А между тем ещё когда писали: был некий Павел Островский, о котором Пушкин слышал. Да, это в Белоруссии: там несколько иные, польские традиции. И сам он вроде поляк. Только и поближе к пушкинскому Болдину, по лесам муромским, тамбовским и прочим, гуляли разбойные люди. Встречались ли среди них Дубровские и капитаны Копейкины? Вполне могли. Правда, такие больше были похожи не на Дубровского, а на весьма неблагородных разбойников, знакомых нам по сказкам.


Пушкин не дал своему герою времени на такое превращение. Но тот, конечно, далеко не святой.


Те, что себя мнят святыми, любят за это ему пенять. Как же! Застрелил командира карателей. «Офицер офицера! – ноют фарисеи. – А говорил, что не обидит товарища».


Честное слово, не мной придумано: такое у нас пишут. Можно подумать, что убил во время переговоров. Скорее с ним бы так поступил «товарищ», начни он переговоры за пределами своего убежища.


Ещё один грех: не позаботился должным образом о безопасности преступников, пьянствовавших в его доме. А как ещё назвать Шабашкина и компанию, забывших, что служат государству, а не Троекурову?


И главное, пожалуй: не рассопливился при виде Троекурова. «Тот шёл мириться». А раскаялся ли он? Если бы раскаялся, отказался бы от ненужной ему Кистенёвки в пользу законного хозяина. Мог бы в самой грубой форме: плевать, мол, и на тебя, и на всё! «Пользуйся!» Решение суда – в огонь, Шабашкина с шатией – в шею. Остались бы живы – глядишь, тоже успели бы в грехах покаяться. Или им (тем паче – генерал-аншефу) не положено?

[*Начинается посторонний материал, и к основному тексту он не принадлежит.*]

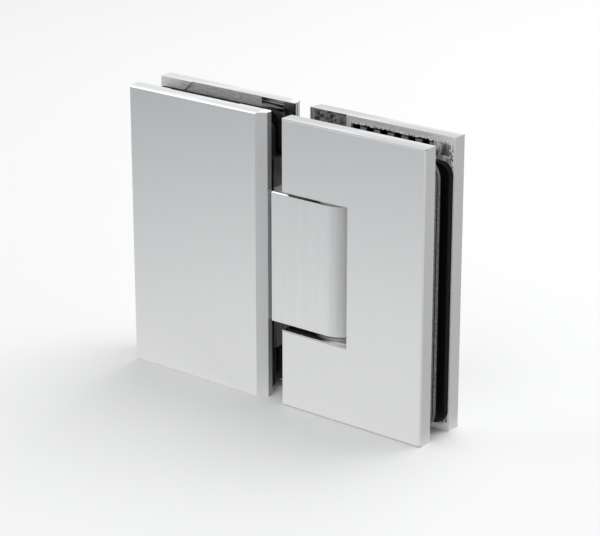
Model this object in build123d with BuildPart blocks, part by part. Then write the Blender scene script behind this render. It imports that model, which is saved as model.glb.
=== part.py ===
from build123d import *
import os

# Glass-to-glass shower door hinge, 180 degrees, swinging 90 degrees both ways.
# Millimetres. X runs along the width (fixed half left, door half right), the front
# faces look towards -Y, Z is up. The origin is under the middle of the hinge, at the
# level of the plates' lower edges.

# ---------------------------------------------------------------- driving sizes
# plates
height = 90.0
plate_thickness = 5.0
glass_gap = 9.8  # clear space between the front and the back plates
fixed_plate_width = 52.6
door_plate_width = 51.0
plate_end_gap = 6.8  # between the two front plates
fixed_back_end_setback = 1.7  # outer face of the fixed back plate, against the front one
fixed_back_end_slant = 2.8
door_back_end_lead = 1.0  # the door back plate starts this much further left
door_back_end_slant = 0.9
edge_bevel = 0.4
end_chamfer_width = 3.0  # full-height chamfer beside the knuckle
end_chamfer_depth = 2.2
end_back_chamfer = 1.0

# knuckle, pin and slot
knuckle_rise = 0.8  # knuckle centre above the middle of the plates
arm_height = 23.35  # door half above and below its slot
barrel_radius = 8.1
knuckle_chamfer = 0.3
pin_from_door_end = 15.1
pin_radius = 4.5
pin_in_carrier = 9.6
pin_end_chamfer = 0.6
pin_flat_depth = 0.7
pin_flat_to_bush = 0.5
slot_clearance = 0.7
shoulder_gap = 1.7  # knuckle shoulder to the end of the fixed plates
bush_outer_radius = 6.0
bush_share = 0.195  # length of each bush over the knuckle's height
running_clearance = 0.03
bore_relief = 0.2
washer_thickness = 1.0
washer_play = 0.1

# tongue between the fixed plates
tongue_length = 19.5
tongue_end_inset = 15.0  # above the plates' lower edges and below their upper ones
tongue_edge_chamfer = 0.8

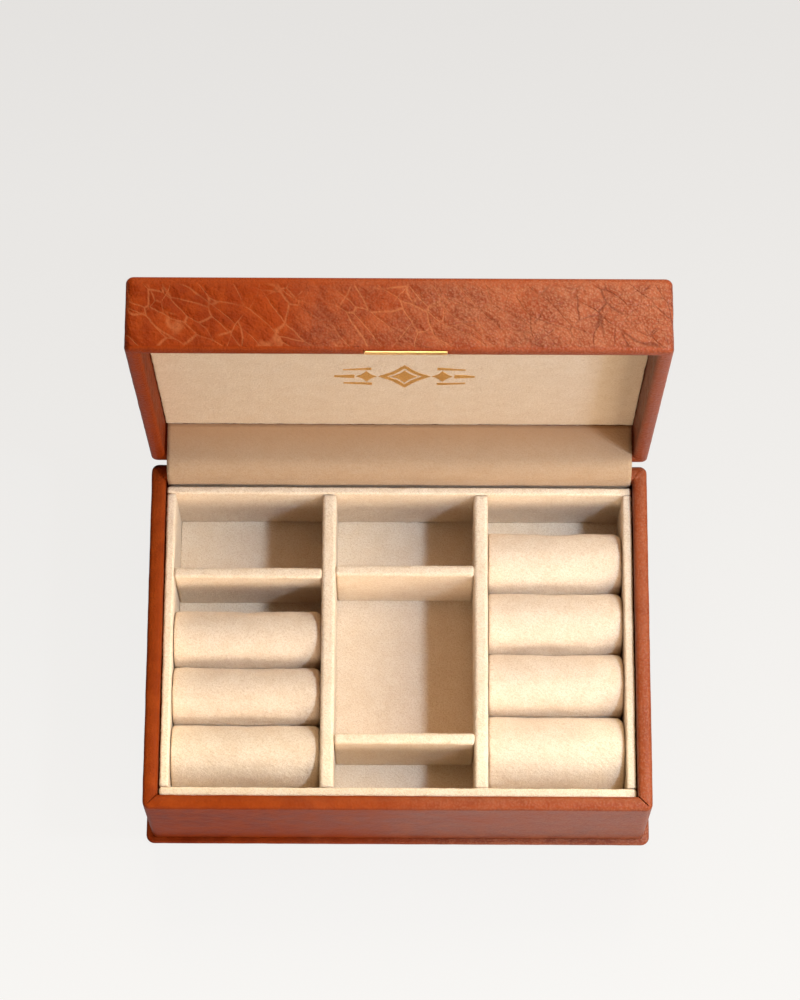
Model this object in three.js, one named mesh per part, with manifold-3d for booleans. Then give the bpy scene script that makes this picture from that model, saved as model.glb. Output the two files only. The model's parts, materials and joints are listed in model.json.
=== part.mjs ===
// Leather jewellery case with a suede-lined, compartmented insert and a hinged lid.
// Millimetres, +Z up, front of the case towards -Y. The lid stands open.
// The origin is the centre of the underside, on the surface that the case rests on.

import * as THREE from 'three';
import { mergeVertices } from 'three/addons/utils/BufferGeometryUtils.js';
import Module from 'manifold-3d';

const wasm = await Module();
wasm.setup();

// ---------------------------------------------------------------- driving dimensions

const CASE = { width: 200, depth: 142, baseTop: 57, lidHeight: 28.6, cornerRadius: 3 };
const LID_OPEN = THREE.MathUtils.degToRad(88);

const GAP = 0.3;                 // clearance between pieces that lie against each other
const LEATHER = 1.1;             // skiver leather of the covers
const CORE = 2.9;                // greyboard and wood walls inside the leather
const WALL = 2 * LEATHER + CORE + 2 * GAP;
const RIM_ROUND = 1.5;           // roll of the leather over the padded rims
const LID_EDGE_ROUND = 2.6;      // softer roll round the top of the lid

const LINING_SHEET = { thickness: 0.6, inset: 4 };
const FOOT = { thickness: 2.2, overhang: 2.2, cornerRadius: 3.4, edgeRound: 0.9 };
const BOTTOM_BOARD = 7;
const BASE_TURN_IN = 14;         // how far the base leather goes down inside the rim
const LID_TURN_IN = 20;

const INSERT = { halfWidth: 93.8, front: -65.0, rear: 62.9, top: 53, wall: 3.6, rearWall: 3.2 };
const FLOOR_TOP = 16;
const COMPARTMENT_HEIGHT = INSERT.top - FLOOR_TOP;
const LONG_DIVIDERS = { left: -28.1, right: 33, thickness: 5.5 };
const CROSS_DIVIDER = 4.4;
const CROSS_DIVIDERS = { left: 26.6, centreRear: 27.8, centreFront: -41.4 };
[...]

Не положено, видать, и развенчателям-фарисеям. А то уместно было бы сказать: покажите пример. Простите – нет, не убийцу ваших родителей: того, в чьи руки ушла копейка, прошедшая мимо ваших рук. И тех, кто эту копейку не в те руки отдал.


Дубровский в конечном счёте простил и Троекурова, и Верейского. Заметим, однако: очень он идеализирован Пушкиным. Не худо бы помнить об этом «троекуровым».